In 1935, when Congress enacted the National Labor Relations Act, it held the philosophy that protecting the right to organize helped to restore "equality of bargaining power between employers and employees" and even to remove "sources of industrial strife" and to "safeguard commerce" from injury. Congress clearly saw workers' rights as good for the overall economy.
Nothing has changed since that time. A just-released study by the Campaign for America's Future estimates, in fact, that passage of the EFCA would increase union membership by 10 percent, providing an additional 3,537,625 people with health insurance and 2,773,045 more people with pensions. At a time when, according to the most recent government figures, 37 million Americans—one out of every eight Americans—are living below the official poverty threshold of $19,971 a year for a family of four, and more than 90 million Americans, close to a third of the nation, squeak by on incomes that are less than twice the official poverty line, this type of social change is desperately needed.

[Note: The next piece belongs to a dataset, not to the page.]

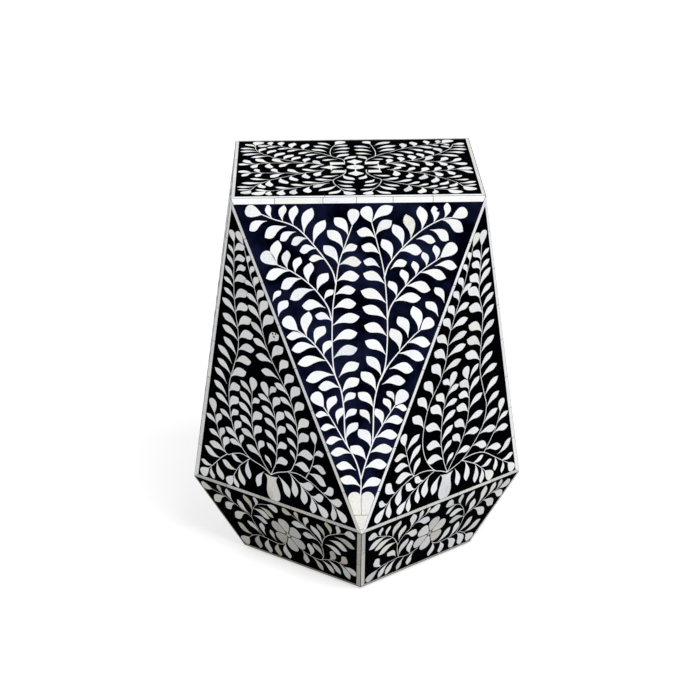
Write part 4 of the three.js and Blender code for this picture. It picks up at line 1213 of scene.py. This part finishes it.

So there is nothing wrong with creating a system, as EFCA does, which actively favors unionization and places the burden of taking affirmative steps to avoid unionization on workers who do not want the increased wages and benefits unionization brings. To say that workers who supposedly do not want to be unionized, or employers who do not believe a union has majority support of the workforce, need to take an active role in requesting an NLRB “secret ballot” election to establish that fact, but that a workforce where a majority of workers have indicated in writing their preference for a union will be granted one, conflicts with no long-established American values, and does not provide any persuasive reason to oppose the vitally needed reforms which will be implemented by EFCA.